Sólo esta esperanza hace soportables y llevaderas nuestras cruces -pequeñas o grandes- y producen frutos de salvación cada día, de toda la vida y la misma muerte. Con esa actitud se evita el grave riesgo de hacerse una religión a propio gusto, de apariencias y cumplimiento externo –¡fatal autoengaño!- evadiendo el encuentro real y amoroso con Cristo resucitado presente, el único que puede dar valor salvífico a nuestra vida, a nuestras cruces, alegrías, y a la misma muerte. 

La cruz del servicio a Dios y al prójimo se convierte en cruz pascual, porque Cristo resucitado nos la alivia cargándola con nosotros, por la etapa del Calvario, hacia la meta de la Resurrección y de la gloria. “Los sufrimientos de este mundo no tienen comparación con el peso de gloria que nos espera”, dice san Pablo. (Rom 8, 18)

Sin embargo, tal vez nos evadimos una y mil veces del servicio generoso y de la renuncia a todo lo que nos hace "enemigos de la cruz de Cristo" (Flp 3, 18), y por lo tanto, enemigos de Cristo. Él nos advierte con irrefutable claridad: "Quien no está conmigo, está contra mí. Quien conmigo no recoge, desparrama" (Mt 12, 30). 

Esta advertencia cumplida, nos evita el grave riesgo de hacernos una religión a propio gusto, de apariencias y cumplimiento externo –¡fatal autoengaño!-, evadiendo el encuentro real y amoroso con Cristo resucitado presente, el único que puede dar valor salvífico a nuestra vida, a nuestras cruces y alegrías, y a la muerte. 

Es admirable la actitud de Jesús ante las ambiciones y ceguera de los discípulos, no se pone a reprenderlos con ira, sino que se sienta y los instruye de nuevo, con infinita paciencia, esperando que entiendan de una vez. ¡Buen ejemplo para pastores, catequistas y padres! A los discípulos de entonces y de hoy Jesús les propone como modelo a un niño. 

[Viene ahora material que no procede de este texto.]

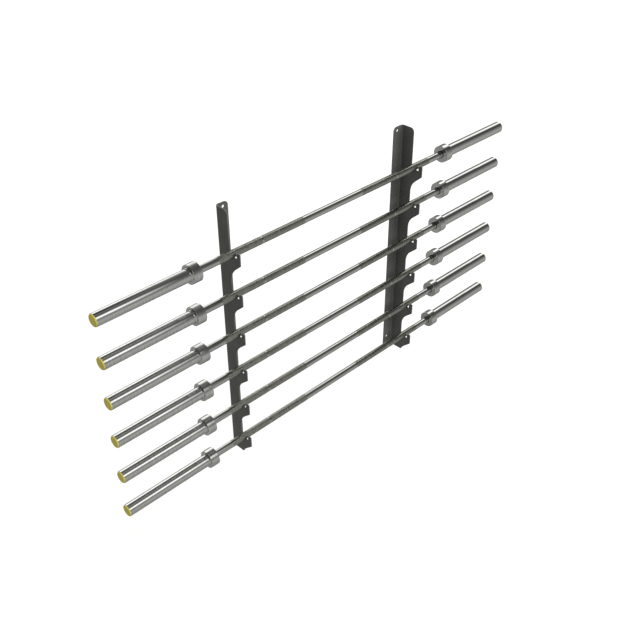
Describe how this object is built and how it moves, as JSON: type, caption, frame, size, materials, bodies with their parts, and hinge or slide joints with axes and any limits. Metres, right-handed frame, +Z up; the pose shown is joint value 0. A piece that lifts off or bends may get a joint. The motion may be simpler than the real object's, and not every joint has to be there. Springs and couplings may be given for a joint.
{
  "type": "barbell storage rack",
  "caption": "Wall-mounted horizontal barbell rack: two bent-sheet uprights with a column of hooks, carrying barbells one above the other, each with free-turning sleeves.",
  "frame": {"origin": "on the wall face of the left upright's flange, on the flange's centre line, half way up the upright", "axes": "+X along the bars towards the right upright, +Y into the wall, +Z up"},
  "size_m": [2.2, 0.1245, 1.1408],
  "materials": {
    "powder_coat": "satin black powder coat",
    "knurled_steel": "turned, knurled on the grips",
    "chrome": "polished hard chrome",
    "bronze": "turned bearing bronze",
    "spring_steel": "stamped, oiled",
    "yellow_plastic": "moulded, satin"
  },
  "bodies": {
    "rack": {"upright_left": "powder_coat", "upright_right": "powder_coat"},
    "bar_1": {"bar_1_shaft": "knurled_steel", "bar_1_retaining_ring_left": "spring_steel", "bar_1_retaining_ring_right": "spring_steel"},
    "bar_1_sleeve_left_turning": {"bar_1_sleeve_left": "chrome", "bar_1_bushing_left": "bronze", "bar_1_end_cap_left": "yellow_plastic"},
    "bar_1_sleeve_right_turning": {"bar_1_sleeve_right": "chrome", "bar_1_bushing_right": "bronze", "bar_1_end_cap_right": "yellow_plastic"},
    "bar_2": {"bar_2_shaft": "knurled_steel", "bar_2_retaining_ring_left": "spring_steel", "bar_2_retaining_ring_right": "spring_steel"},
    "bar_2_sleeve_left_turning": {"bar_2_sleeve_left": "chrome", "bar_2_bushing_left": "bronze", "bar_2_end_cap_left": "yellow_plastic"},
    "bar_2_sleeve_right_turning": {"bar_2_sleeve_right": "chrome", "bar_2_bushing_right": "bronze", "bar_2_end_cap_right": "yellow_plastic"},
    "bar_3": {"bar_3_shaft": "knurled_steel", "bar_3_retaining_ring_left": "spring_steel", "bar_3_retaining_ring_right": "spring_steel"},
    "bar_3_sleeve_left_turning": {"bar_3_sleeve_left": "chrome", "bar_3_bushing_left": "bronze", "bar_3_end_cap_left": "yellow_plastic"},
    "bar_3_sleeve_right_turning": {"bar_3_sleeve_right": "chrome", "bar_3_bushing_right": "bronze", "bar_3_end_cap_right": "yellow_plastic"},
    "bar_4": {"bar_4_shaft": "knurled_steel", "bar_4_retaining_ring_left": "spring_steel", "bar_4_retaining_ring_right": "spring_steel"},
    "bar_4_sleeve_left_turning": {"bar_4_sleeve_left": "chrome", "bar_4_bushing_left": "bronze", "bar_4_end_cap_left": "yellow_plastic"},
    "bar_4_sleeve_right_turning": {"bar_4_sleeve_right": "chrome", "bar_4_bushing_right": "bronze", "bar_4_end_cap_right": "yellow_plastic"},
    "bar_5": {"bar_5_shaft": "knurled_steel", "bar_5_retaining_ring_left": "spring_steel", "bar_5_retaining_ring_right": "spring_steel"},
    "bar_5_sleeve_left_turning": {"bar_5_sleeve_left": "chrome", "bar_5_bushing_left": "bronze", "bar_5_end_cap_left": "yellow_plastic"},
    "bar_5_sleeve_right_turning": {"bar_5_sleeve_right": "chrome", "bar_5_bushing_right": "bronze", "bar_5_end_cap_right": "yellow_plastic"},
    "bar_6": {"bar_6_shaft": "knurled_steel", "bar_6_retaining_ring_left": "spring_steel", "bar_6_retaining_ring_right": "spring_steel"},
    "bar_6_sleeve_left_turning": {"bar_6_sleeve_left": "chrome", "bar_6_bushing_left": "bronze", "bar_6_end_cap_left": "yellow_plastic"},
    "bar_6_sleeve_right_turning": {"bar_6_sleeve_right": "chrome", "bar_6_bushing_right": "bronze", "bar_6_end_cap_right": "yellow_plastic"}
  },
  "joints": [
    {"name": "bar_1_lift", "type": "slide", "parent": "rack", "child": "bar_1", "axis": [0, -0.4741, 0.8805], "range_m": [0, 0.3]},
    {"name": "bar_1_sleeve_left_spin", "type": "hinge", "parent": "bar_1", "child": "bar_1_sleeve_left_turning", "pos_m": [-0.42, -0.087, 0.40639], "axis": [1, 0, 0], "continuous": true},
    {"name": "bar_1_sleeve_right_spin", "type": "hinge", "parent": "bar_1", "child": "bar_1_sleeve_right_turning", "pos_m": [1.38, -0.087, 0.40639], "axis": [1, 0, 0], "continuous": true},
    {"name": "bar_2_lift", "type": "slide", "parent": "rack", "child": "bar_2", "axis": [0, -0.4741, 0.8805], "range_m": [0, 0.3]},
    {"name": "bar_2_sleeve_left_spin", "type": "hinge", "parent": "bar_2", "child": "bar_2_sleeve_left_turning", "pos_m": [-0.42, -0.087, 0.23039], "axis": [1, 0, 0], "continuous": true},
    {"name": "bar_2_sleeve_right_spin", "type": "hinge", "parent": "bar_2", "child": "bar_2_sleeve_right_turning", "pos_m": [1.38, -0.087, 0.23039], "axis": [1, 0, 0], "continuous": true},
    {"name": "bar_3_lift", "type": "slide", "parent": "rack", "child": "bar_3", "axis": [0, -0.4741, 0.8805], "range_m": [0, 0.3]},
    {"name": "bar_3_sleeve_left_spin", "type": "hinge", "parent": "bar_3", "child": "bar_3_sleeve_left_turning", "pos_m": [-0.42, -0.087, 0.05439], "axis": [1, 0, 0], "continuous": true},
    {"name": "bar_3_sleeve_right_spin", "type": "hinge", "parent": "bar_3", "child": "bar_3_sleeve_right_turning", "pos_m": [1.38, -0.087, 0.05439], "axis": [1, 0, 0], "continuous": true},
    {"name": "bar_4_lift", "type": "slide", "parent": "rack", "child": "bar_4", "axis": [0, -0.4741, 0.8805], "range_m": [0, 0.3]},
    {"name": "bar_4_sleeve_left_spin", "type": "hinge", "parent": "bar_4", "child": "bar_4_sleeve_left_turning", "pos_m": [-0.42, -0.087, -0.12161], "axis": [1, 0, 0], "continuous": true},
    {"name": "bar_4_sleeve_right_spin", "type": "hinge", "parent": "bar_4", "child": "bar_4_sleeve_right_turning", "pos_m": [1.38, -0.087, -0.12161], "axis": [1, 0, 0], "continuous": true},
    {"name": "bar_5_lift", "type": "slide", "parent": "rack", "child": "bar_5", "axis": [0, -0.4741, 0.8805], "range_m": [0, 0.3]},
    {"name": "bar_5_sleeve_left_spin", "type": "hinge", "parent": "bar_5", "child": "bar_5_sleeve_left_turning", "pos_m": [-0.42, -0.087, -0.29761], "axis": [1, 0, 0], "continuous": true},
    {"name": "bar_5_sleeve_right_spin", "type": "hinge", "parent": "bar_5", "child": "bar_5_sleeve_right_turning", "pos_m": [1.38, -0.087, -0.29761], "axis": [1, 0, 0], "continuous": true},
    {"name": "bar_6_lift", "type": "slide", "parent": "rack", "child": "bar_6", "axis": [0, -0.4741, 0.8805], "range_m": [0, 0.3]},
    {"name": "bar_6_sleeve_left_spin", "type": "hinge", "parent": "bar_6", "child": "bar_6_sleeve_left_turning", "pos_m": [-0.42, -0.087, -0.47361], "axis": [1, 0, 0], "continuous": true},
    {"name": "bar_6_sleeve_right_spin", "type": "hinge", "parent": "bar_6", "child": "bar_6_sleeve_right_turning", "pos_m": [1.38, -0.087, -0.47361], "axis": [1, 0, 0], "continuous": true}
  ]
}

Los niños no tienen pretensiones de dominio y grandeza. Están abiertos a todos, sin malicia ni ambición posesiva; son sencillos, pacíficos, felices. No se imponen. Viven y sufren al estilo de Cristo: como mansos corderitos. Pero ¡ay de quienes los hacen sufrir! Dios saldrá en defensa de ellos frente a sus verdugos, a quienes devolverá con creces los sufrimientos causados a los pequeños. 

Lo que nos hace grandes y nos merece los primeros puestos en el reino de Jesús, no es dominar y ser ricos, sino servir a los más pequeños, a los que sufren, a los pobres y marginados que no pueden pagar el servicio. Todo lo que se hace con ellos, con Cristo mismo se hace, y Él pagará con creces el amor servicial: “Estuve necesitado y ustedes me socorrieron: vengan, benditos de mi Padre, a poseer el reino preparado para ustedes desde toda la eternidad”. (Mt 25, 31-36). La cruz no es causa de infelicidad, si no de resurrección y felicidad eterna.